Optionally, the communication apparatus according to the tenth aspect may further include a storage module, and the storage module stores a program or instructions. When the processing module executes the program or the instructions, the communication apparatus is enabled to perform the communication method according to the fourth aspect.
It should be noted that the communication apparatus according to the tenth aspect may be a network device, for example, a first access network device, may be a chip (system) or another part or component that may be disposed in the network device, or may be an apparatus including the network device. This is not limited in this application.
In addition, for a technical effect of the communication apparatus according to the tenth aspect, refer to the technical effect of the communication method according to the fourth aspect. Details are not described herein again.
According to an eleventh aspect, a communication apparatus is provided. The communication apparatus includes modules configured to perform the communication method according to the fifth aspect, for example, a transceiver module and a processing module.
Optionally, the transceiver module may include a sending module and a receiving module, where the sending module is configured to implement a sending function of the communication apparatus according to the eleventh aspect, and the receiving module is configured to implement a receiving function of the communication apparatus according to the eleventh aspect.
Optionally, the communication apparatus according to the eleventh aspect may further include a storage module, and the storage module stores a program or instructions. When the processing module executes the program or the instructions, the communication apparatus is enabled to perform the communication method according to the fifth aspect.
It should be noted that the communication apparatus according to the eleventh aspect may be a network device, for example, a first device such as an operations and maintenance management system or a mobility management network element, may be a chip (system) or another part or component that may be disposed in the network device, or may be an apparatus including the network device. This is not limited in this application.
In addition, for a technical effect of the communication apparatus according to the eleventh aspect, refer to the technical effect of the communication method according to the fifth aspect. Details are not described herein again.
According to a twelfth aspect, a communication apparatus is provided. The communication apparatus includes modules configured to perform the communication method according to the sixth aspect, for example, a transceiver module and a processing module.
Optionally, the transceiver module may include a sending module and a receiving module, where the sending module is configured to implement a sending function of the communication apparatus according to the twelfth aspect, and the receiving module is configured to implement a receiving function of the communication apparatus according to the twelfth aspect.

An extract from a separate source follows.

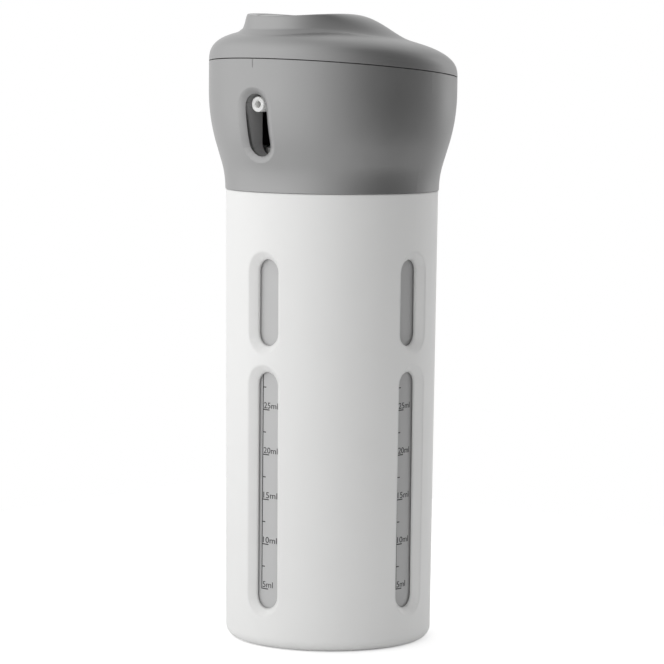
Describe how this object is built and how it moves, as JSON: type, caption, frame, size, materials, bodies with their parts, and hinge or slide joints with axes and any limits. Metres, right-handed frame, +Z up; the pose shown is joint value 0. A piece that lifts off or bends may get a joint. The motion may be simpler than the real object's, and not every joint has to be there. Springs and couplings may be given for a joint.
{
  "type": "toiletry bottle",
  "caption": "Travel dispenser: a round windowed base holds quarter-round pump bottles under a turning, flared head with a domed push cap and a nozzle in a side slot.",
  "frame": {"origin": "centre of the base's footprint, on the table under the bottom face", "axes": "+Z up along the base's axis; -Y is the front, where the nozzle's slot is; +X right"},
  "size_m": [0.0668, 0.0668, 0.1685],
  "materials": {
    "base_white": "fine matte moulded polypropylene",
    "head_grey": "soft matte moulded ABS",
    "bottle_smoke": "translucent smoke PETG, satin outside",
    "closure_white": "moulded polypropylene, fluted",
    "pump_white": "moulded polypropylene",
    "piston_natural": "natural low-density polyethylene",
    "tube_clear": "extruded natural polyethylene",
    "gasket_foam": "closed-cell foam",
    "spring_steel": "drawn stainless wire",
    "ball_steel": "polished stainless ball",
    "ring_grey": "moulded acetal",
    "inner_dark": "moulded ABS, black",
    "nozzle_white": "moulded polypropylene",
    "seal_rubber": "moulded nitrile"
  },
  "bodies": {
    "base": {"base_shell": "base_white", "bottle_1": "bottle_smoke", "bottle_2": "bottle_smoke", "bottle_3": "bottle_smoke", "bottle_4": "bottle_smoke", "closure_1": "closure_white", "closure_2": "closure_white", "closure_3": "closure_white", "closure_4": "closure_white", "neck_gasket_1": "gasket_foam", "neck_gasket_2": "gasket_foam", "neck_gasket_3": "gasket_foam", "neck_gasket_4": "gasket_foam", "pump_housing_1": "pump_white", "pump_housing_2": "pump_white", "pump_housing_3": "pump_white", "pump_housing_4": "pump_white", "inlet_ball_1": "ball_steel", "inlet_ball_2": "ball_steel", "inlet_ball_3": "ball_steel", "inlet_ball_4": "ball_steel", "pump_spring_1": "spring_steel", "pump_spring_2": "spring_steel", "pump_spring_3": "spring_steel", "pump_spring_4": "spring_steel", "dip_tube_1": "tube_clear", "dip_tube_2": "tube_clear", "dip_tube_3": "tube_clear", "dip_tube_4": "tube_clear"},
    "neck": {"neck_ring": "ring_grey"},
    "head": {"head_shell": "head_grey", "cap": "head_grey", "guide_frame": "inner_dark", "button_spring": "spring_steel", "click_springs": "spring_steel"},
    "press": {"button": "head_grey", "spout": "nozzle_white", "seal_washer": "seal_rubber"},
    "pump_1": {"pump_stem_1": "pump_white", "pump_piston_1": "piston_natural"},
    "pump_2": {"pump_stem_2": "pump_white", "pump_piston_2": "piston_natural"},
    "pump_3": {"pump_stem_3": "pump_white", "pump_piston_3": "piston_natural"},
    "pump_4": {"pump_stem_4": "pump_white", "pump_piston_4": "piston_natural"}
  },
  "joints": [
    {"name": "head_lift", "type": "slide", "parent": "base", "child": "neck", "axis": [0, 0, 1], "range_m": [0, 0.06]},
    {"name": "head_turn", "type": "hinge", "parent": "neck", "child": "head", "pos_m": [0, 0, 0.1265], "axis": [0, 0, 1], "continuous": true, "deforming": ["click_springs"]},
    {"name": "press", "type": "slide", "parent": "head", "child": "press", "axis": [0, 0, -1], "range_m": [0, 0.007], "stiffness_N_per_m": 300, "springref_m": -0.003, "deforming": ["button_spring"]},
    {"name": "pump_1_stroke", "type": "slide", "parent": "base", "child": "pump_1", "axis": [0, 0, -1], "range_m": [0, 0.007], "stiffness_N_per_m": 800, "springref_m": -0.004, "deforming": ["pump_spring_1"]},
    {"name": "pump_2_stroke", "type": "slide", "parent": "base", "child": "pump_2", "axis": [0, 0, -1], "range_m": [0, 0.007], "stiffness_N_per_m": 800, "springref_m": -0.004, "deforming": ["pump_spring_2"]},
    {"name": "pump_3_stroke", "type": "slide", "parent": "base", "child": "pump_3", "axis": [0, 0, -1], "range_m": [0, 0.007], "stiffness_N_per_m": 800, "springref_m": -0.004, "deforming": ["pump_spring_3"]},
    {"name": "pump_4_stroke", "type": "slide", "parent": "base", "child": "pump_4", "axis": [0, 0, -1], "range_m": [0, 0.007], "stiffness_N_per_m": 800, "springref_m": -0.004, "deforming": ["pump_spring_4"]}
  ],
  "couplings": [
    {"joint": "pump_1_stroke", "follows": "press", "ratio": 1}
  ]
}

Optionally, the communication apparatus according to the twelfth aspect may further include a storage module, and the storage module stores a program or instructions. When the processing module executes the program or the instructions, the communication apparatus is enabled to perform the communication method according to the sixth aspect.
It should be noted that the communication apparatus according to the twelfth aspect may be a network device, for example, a network data analytics network element, may be a chip (system) or another part or component that may be disposed in the network device, or may be an apparatus including the network device. This is not limited in this application.

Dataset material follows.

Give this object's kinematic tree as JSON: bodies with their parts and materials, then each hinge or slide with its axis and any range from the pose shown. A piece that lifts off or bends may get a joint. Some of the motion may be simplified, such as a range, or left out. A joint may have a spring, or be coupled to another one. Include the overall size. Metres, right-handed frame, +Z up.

In addition, for a technical effect of the communication apparatus according to the twelfth aspect, refer to the technical effect of the communication method according to the sixth aspect. Details are not described herein again.
According to a thirteenth aspect, a communication apparatus is provided. The communication apparatus includes a processor, and the processor is configured to perform the communication method according to any one of the possible implementations of the first aspect to the sixth aspect.
In a possible design solution, the communication apparatus according to the thirteenth aspect may further include a transceiver. The transceiver may be a transceiver circuit or an interface circuit. The transceiver may be used by the communication apparatus according to the thirteenth aspect to communicate with another communication apparatus.
In a possible design solution, the communication apparatus according to the thirteenth aspect may further include a memory. The memory and the processor may be integrated together, or may be disposed separately. The memory may be configured to store a computer program and/or data related to the communication method according to any one of the first aspect to the sixth aspect.
In this application, the communication apparatus according to the thirteenth aspect may be the network device according to the first aspect or the third aspect to the sixth aspect, the terminal according to the second aspect, a chip (system) or another part or component that may be disposed in the terminal or the network device, or an apparatus including the terminal or the network device.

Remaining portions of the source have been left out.